--- Dataset excerpt ---

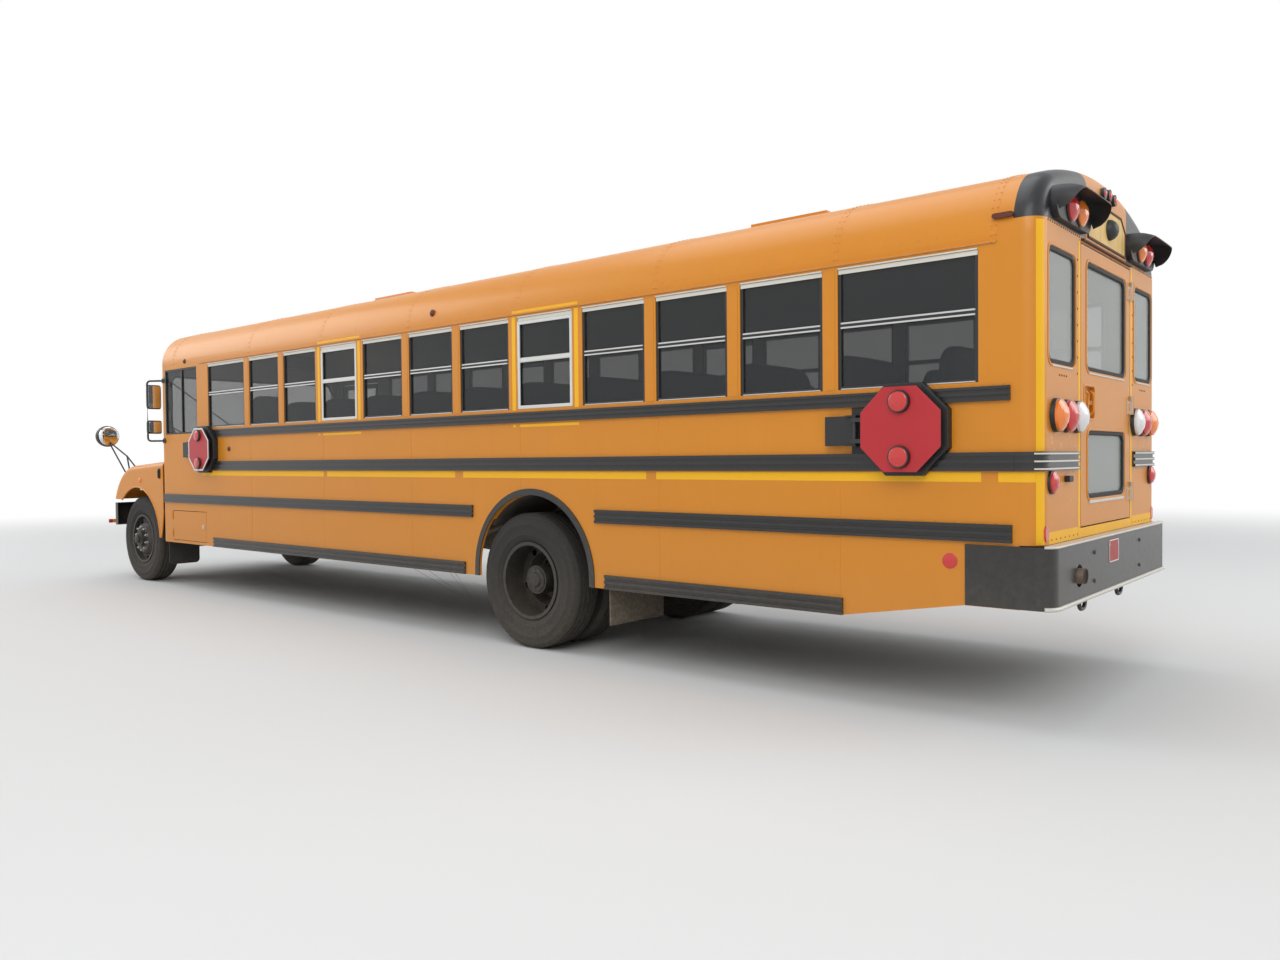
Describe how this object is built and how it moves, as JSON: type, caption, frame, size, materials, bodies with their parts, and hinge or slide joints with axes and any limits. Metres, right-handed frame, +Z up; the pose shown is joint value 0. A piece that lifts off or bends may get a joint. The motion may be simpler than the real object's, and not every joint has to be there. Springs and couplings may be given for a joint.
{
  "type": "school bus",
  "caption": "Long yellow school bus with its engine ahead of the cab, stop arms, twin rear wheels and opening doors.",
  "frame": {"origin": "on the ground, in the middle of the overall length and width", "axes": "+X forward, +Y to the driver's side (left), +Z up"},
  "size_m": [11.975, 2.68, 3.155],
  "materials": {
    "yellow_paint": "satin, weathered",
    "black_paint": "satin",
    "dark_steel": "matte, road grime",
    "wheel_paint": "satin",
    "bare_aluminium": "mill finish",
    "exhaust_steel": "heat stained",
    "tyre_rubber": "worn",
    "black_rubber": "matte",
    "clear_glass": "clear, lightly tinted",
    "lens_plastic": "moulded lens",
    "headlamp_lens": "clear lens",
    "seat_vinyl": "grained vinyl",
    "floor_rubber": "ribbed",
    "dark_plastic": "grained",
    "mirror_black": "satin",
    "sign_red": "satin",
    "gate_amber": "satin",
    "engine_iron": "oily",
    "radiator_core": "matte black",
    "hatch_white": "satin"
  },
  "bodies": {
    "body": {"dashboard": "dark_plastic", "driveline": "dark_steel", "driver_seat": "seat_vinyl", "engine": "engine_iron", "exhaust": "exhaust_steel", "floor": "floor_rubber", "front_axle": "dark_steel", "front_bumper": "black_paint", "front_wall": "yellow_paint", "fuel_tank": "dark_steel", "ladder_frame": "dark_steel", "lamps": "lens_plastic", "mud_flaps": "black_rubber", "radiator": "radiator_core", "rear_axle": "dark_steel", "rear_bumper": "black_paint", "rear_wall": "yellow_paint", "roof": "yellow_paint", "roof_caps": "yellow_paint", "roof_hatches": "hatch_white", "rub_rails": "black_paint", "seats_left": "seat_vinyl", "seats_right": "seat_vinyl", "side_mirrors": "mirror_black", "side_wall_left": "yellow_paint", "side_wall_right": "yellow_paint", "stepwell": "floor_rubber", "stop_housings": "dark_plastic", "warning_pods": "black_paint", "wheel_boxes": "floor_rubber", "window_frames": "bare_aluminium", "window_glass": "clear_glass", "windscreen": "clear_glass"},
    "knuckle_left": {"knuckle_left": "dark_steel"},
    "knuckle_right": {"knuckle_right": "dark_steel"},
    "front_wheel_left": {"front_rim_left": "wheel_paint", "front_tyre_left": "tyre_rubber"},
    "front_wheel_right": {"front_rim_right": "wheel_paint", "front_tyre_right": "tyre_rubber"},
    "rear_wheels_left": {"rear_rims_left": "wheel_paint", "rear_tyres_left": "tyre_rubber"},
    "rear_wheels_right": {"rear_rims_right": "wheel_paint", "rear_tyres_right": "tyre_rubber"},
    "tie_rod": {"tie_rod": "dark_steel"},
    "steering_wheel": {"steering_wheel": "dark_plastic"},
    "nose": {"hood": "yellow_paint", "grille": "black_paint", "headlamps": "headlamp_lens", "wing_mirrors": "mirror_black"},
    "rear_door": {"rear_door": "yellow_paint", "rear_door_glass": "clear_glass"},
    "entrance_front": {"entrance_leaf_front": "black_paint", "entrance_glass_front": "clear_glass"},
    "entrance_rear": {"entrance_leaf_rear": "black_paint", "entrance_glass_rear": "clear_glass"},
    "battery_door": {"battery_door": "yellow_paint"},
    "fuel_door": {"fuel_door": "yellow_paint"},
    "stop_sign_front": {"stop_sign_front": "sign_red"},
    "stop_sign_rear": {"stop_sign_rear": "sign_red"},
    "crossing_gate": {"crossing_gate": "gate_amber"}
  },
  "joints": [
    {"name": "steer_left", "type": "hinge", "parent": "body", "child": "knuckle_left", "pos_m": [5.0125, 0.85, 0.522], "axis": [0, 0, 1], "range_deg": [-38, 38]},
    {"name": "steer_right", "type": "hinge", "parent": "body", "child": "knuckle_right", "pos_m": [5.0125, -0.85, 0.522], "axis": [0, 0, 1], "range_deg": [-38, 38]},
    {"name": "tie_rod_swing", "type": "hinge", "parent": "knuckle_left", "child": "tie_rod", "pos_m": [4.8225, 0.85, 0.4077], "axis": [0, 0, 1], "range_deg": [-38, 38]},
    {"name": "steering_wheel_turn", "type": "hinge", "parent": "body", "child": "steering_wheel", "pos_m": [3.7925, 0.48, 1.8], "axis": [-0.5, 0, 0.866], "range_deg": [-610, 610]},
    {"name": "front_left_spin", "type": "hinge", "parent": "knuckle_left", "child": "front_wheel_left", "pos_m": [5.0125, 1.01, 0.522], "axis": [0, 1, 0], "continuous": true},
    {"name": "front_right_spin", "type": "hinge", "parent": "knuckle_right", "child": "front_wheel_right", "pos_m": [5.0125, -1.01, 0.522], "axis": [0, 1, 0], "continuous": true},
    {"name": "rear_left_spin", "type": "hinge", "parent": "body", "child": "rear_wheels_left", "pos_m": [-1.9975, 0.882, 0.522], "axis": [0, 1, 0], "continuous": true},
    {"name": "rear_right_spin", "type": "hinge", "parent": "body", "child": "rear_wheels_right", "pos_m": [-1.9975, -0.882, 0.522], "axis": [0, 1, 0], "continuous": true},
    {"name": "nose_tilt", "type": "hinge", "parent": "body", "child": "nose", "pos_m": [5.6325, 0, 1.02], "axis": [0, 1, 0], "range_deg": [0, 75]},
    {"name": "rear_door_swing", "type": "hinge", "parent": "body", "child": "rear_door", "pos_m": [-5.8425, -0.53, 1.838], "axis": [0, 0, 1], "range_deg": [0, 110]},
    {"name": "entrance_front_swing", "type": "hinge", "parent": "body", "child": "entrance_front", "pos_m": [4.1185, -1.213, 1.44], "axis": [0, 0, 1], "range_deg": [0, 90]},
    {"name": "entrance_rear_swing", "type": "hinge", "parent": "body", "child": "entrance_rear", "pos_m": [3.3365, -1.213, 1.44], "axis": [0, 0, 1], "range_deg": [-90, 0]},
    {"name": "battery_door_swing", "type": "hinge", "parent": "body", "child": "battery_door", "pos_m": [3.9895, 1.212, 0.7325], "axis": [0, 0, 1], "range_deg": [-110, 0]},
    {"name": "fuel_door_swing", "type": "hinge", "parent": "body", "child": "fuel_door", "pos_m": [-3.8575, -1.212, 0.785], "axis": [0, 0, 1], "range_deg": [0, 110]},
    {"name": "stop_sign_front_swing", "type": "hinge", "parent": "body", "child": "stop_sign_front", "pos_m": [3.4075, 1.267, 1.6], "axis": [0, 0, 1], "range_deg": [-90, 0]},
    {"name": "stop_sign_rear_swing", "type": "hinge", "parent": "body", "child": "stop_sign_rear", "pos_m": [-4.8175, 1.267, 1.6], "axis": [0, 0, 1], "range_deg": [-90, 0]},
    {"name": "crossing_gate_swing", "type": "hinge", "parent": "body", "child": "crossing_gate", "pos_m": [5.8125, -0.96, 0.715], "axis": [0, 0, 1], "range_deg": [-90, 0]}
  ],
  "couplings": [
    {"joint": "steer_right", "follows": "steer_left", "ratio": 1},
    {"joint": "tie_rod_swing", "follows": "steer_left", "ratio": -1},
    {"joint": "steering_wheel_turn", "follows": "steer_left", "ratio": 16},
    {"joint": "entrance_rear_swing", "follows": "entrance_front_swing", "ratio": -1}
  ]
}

---

Copy down the whole of the data above, matching it exactly.

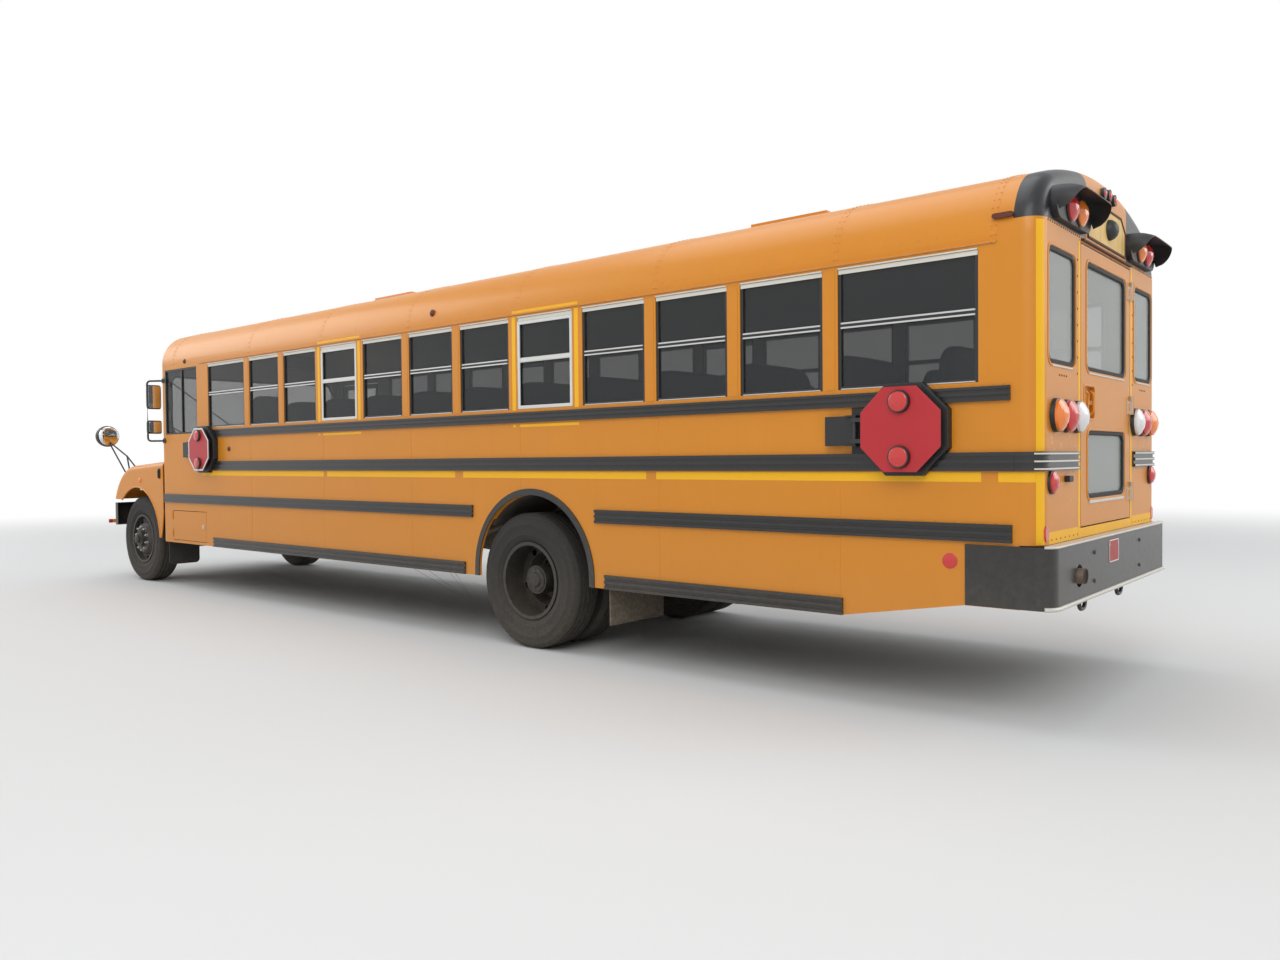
Describe how this object is built and how it moves, as JSON: type, caption, frame, size, materials, bodies with their parts, and hinge or slide joints with axes and any limits. Metres, right-handed frame, +Z up; the pose shown is joint value 0. A piece that lifts off or bends may get a joint. The motion may be simpler than the real object's, and not every joint has to be there. Springs and couplings may be given for a joint.
{
  "type": "school bus",
  "caption": "Long yellow school bus with its engine ahead of the cab, stop arms, twin rear wheels and opening doors.",
  "frame": {"origin": "on the ground, in the middle of the overall length and width", "axes": "+X forward, +Y to the driver's side (left), +Z up"},
  "size_m": [11.975, 2.68, 3.155],
  "materials": {
    "yellow_paint": "satin, weathered",
    "black_paint": "satin",
    "dark_steel": "matte, road grime",
    "wheel_paint": "satin",
    "bare_aluminium": "mill finish",
    "exhaust_steel": "heat stained",
    "tyre_rubber": "worn",
    "black_rubber": "matte",
    "clear_glass": "clear, lightly tinted",
    "lens_plastic": "moulded lens",
    "headlamp_lens": "clear lens",
    "seat_vinyl": "grained vinyl",
    "floor_rubber": "ribbed",
    "dark_plastic": "grained",
    "mirror_black": "satin",
    "sign_red": "satin",
    "gate_amber": "satin",
    "engine_iron": "oily",
    "radiator_core": "matte black",
    "hatch_white": "satin"
  },
  "bodies": {
    "body": {"dashboard": "dark_plastic", "driveline": "dark_steel", "driver_seat": "seat_vinyl", "engine": "engine_iron", "exhaust": "exhaust_steel", "floor": "floor_rubber", "front_axle": "dark_steel", "front_bumper": "black_paint", "front_wall": "yellow_paint", "fuel_tank": "dark_steel", "ladder_frame": "dark_steel", "lamps": "lens_plastic", "mud_flaps": "black_rubber", "radiator": "radiator_core", "rear_axle": "dark_steel", "rear_bumper": "black_paint", "rear_wall": "yellow_paint", "roof": "yellow_paint", "roof_caps": "yellow_paint", "roof_hatches": "hatch_white", "rub_rails": "black_paint", "seats_left": "seat_vinyl", "seats_right": "seat_vinyl", "side_mirrors": "mirror_black", "side_wall_left": "yellow_paint", "side_wall_right": "yellow_paint", "stepwell": "floor_rubber", "stop_housings": "dark_plastic", "warning_pods": "black_paint", "wheel_boxes": "floor_rubber", "window_frames": "bare_aluminium", "window_glass": "clear_glass", "windscreen": "clear_glass"},
    "knuckle_left": {"knuckle_left": "dark_steel"},
    "knuckle_right": {"knuckle_right": "dark_steel"},
    "front_wheel_left": {"front_rim_left": "wheel_paint", "front_tyre_left": "tyre_rubber"},
    "front_wheel_right": {"front_rim_right": "wheel_paint", "front_tyre_right": "tyre_rubber"},
    "rear_wheels_left": {"rear_rims_left": "wheel_paint", "rear_tyres_left": "tyre_rubber"},
    "rear_wheels_right": {"rear_rims_right": "wheel_paint", "rear_tyres_right": "tyre_rubber"},
    "tie_rod": {"tie_rod": "dark_steel"},
    "steering_wheel": {"steering_wheel": "dark_plastic"},
    "nose": {"hood": "yellow_paint", "grille": "black_paint", "headlamps": "headlamp_lens", "wing_mirrors": "mirror_black"},
    "rear_door": {"rear_door": "yellow_paint", "rear_door_glass": "clear_glass"},
    "entrance_front": {"entrance_leaf_front": "black_paint", "entrance_glass_front": "clear_glass"},
    "entrance_rear": {"entrance_leaf_rear": "black_paint", "entrance_glass_rear": "clear_glass"},
    "battery_door": {"battery_door": "yellow_paint"},
    "fuel_door": {"fuel_door": "yellow_paint"},
    "stop_sign_front": {"stop_sign_front": "sign_red"},
    "stop_sign_rear": {"stop_sign_rear": "sign_red"},
    "crossing_gate": {"crossing_gate": "gate_amber"}
  },
  "joints": [
    {"name": "steer_left", "type": "hinge", "parent": "body", "child": "knuckle_left", "pos_m": [5.0125, 0.85, 0.522], "axis": [0, 0, 1], "range_deg": [-38, 38]},
    {"name": "steer_right", "type": "hinge", "parent": "body", "child": "knuckle_right", "pos_m": [5.0125, -0.85, 0.522], "axis": [0, 0, 1], "range_deg": [-38, 38]},
    {"name": "tie_rod_swing", "type": "hinge", "parent": "knuckle_left", "child": "tie_rod", "pos_m": [4.8225, 0.85, 0.4077], "axis": [0, 0, 1], "range_deg": [-38, 38]},
    {"name": "steering_wheel_turn", "type": "hinge", "parent": "body", "child": "steering_wheel", "pos_m": [3.7925, 0.48, 1.8], "axis": [-0.5, 0, 0.866], "range_deg": [-610, 610]},
    {"name": "front_left_spin", "type": "hinge", "parent": "knuckle_left", "child": "front_wheel_left", "pos_m": [5.0125, 1.01, 0.522], "axis": [0, 1, 0], "continuous": true},
    {"name": "front_right_spin", "type": "hinge", "parent": "knuckle_right", "child": "front_wheel_right", "pos_m": [5.0125, -1.01, 0.522], "axis": [0, 1, 0], "continuous": true},
    {"name": "rear_left_spin", "type": "hinge", "parent": "body", "child": "rear_wheels_left", "pos_m": [-1.9975, 0.882, 0.522], "axis": [0, 1, 0], "continuous": true},
    {"name": "rear_right_spin", "type": "hinge", "parent": "body", "child": "rear_wheels_right", "pos_m": [-1.9975, -0.882, 0.522], "axis": [0, 1, 0], "continuous": true},
    {"name": "nose_tilt", "type": "hinge", "parent": "body", "child": "nose", "pos_m": [5.6325, 0, 1.02], "axis": [0, 1, 0], "range_deg": [0, 75]},
    {"name": "rear_door_swing", "type": "hinge", "parent": "body", "child": "rear_door", "pos_m": [-5.8425, -0.53, 1.838], "axis": [0, 0, 1], "range_deg": [0, 110]},
    {"name": "entrance_front_swing", "type": "hinge", "parent": "body", "child": "entrance_front", "pos_m": [4.1185, -1.213, 1.44], "axis": [0, 0, 1], "range_deg": [0, 90]},
    {"name": "entrance_rear_swing", "type": "hinge", "parent": "body", "child": "entrance_rear", "pos_m": [3.3365, -1.213, 1.44], "axis": [0, 0, 1], "range_deg": [-90, 0]},
    {"name": "battery_door_swing", "type": "hinge", "parent": "body", "child": "battery_door", "pos_m": [3.9895, 1.212, 0.7325], "axis": [0, 0, 1], "range_deg": [-110, 0]},
    {"name": "fuel_door_swing", "type": "hinge", "parent": "body", "child": "fuel_door", "pos_m": [-3.8575, -1.212, 0.785], "axis": [0, 0, 1], "range_deg": [0, 110]},
    {"name": "stop_sign_front_swing", "type": "hinge", "parent": "body", "child": "stop_sign_front", "pos_m": [3.4075, 1.267, 1.6], "axis": [0, 0, 1], "range_deg": [-90, 0]},
    {"name": "stop_sign_rear_swing", "type": "hinge", "parent": "body", "child": "stop_sign_rear", "pos_m": [-4.8175, 1.267, 1.6], "axis": [0, 0, 1], "range_deg": [-90, 0]},
    {"name": "crossing_gate_swing", "type": "hinge", "parent": "body", "child": "crossing_gate", "pos_m": [5.8125, -0.96, 0.715], "axis": [0, 0, 1], "range_deg": [-90, 0]}
  ],
  "couplings": [
    {"joint": "steer_right", "follows": "steer_left", "ratio": 1},
    {"joint": "tie_rod_swing", "follows": "steer_left", "ratio": -1},
    {"joint": "steering_wheel_turn", "follows": "steer_left", "ratio": 16},
    {"joint": "entrance_rear_swing", "follows": "entrance_front_swing", "ratio": -1}
  ]
}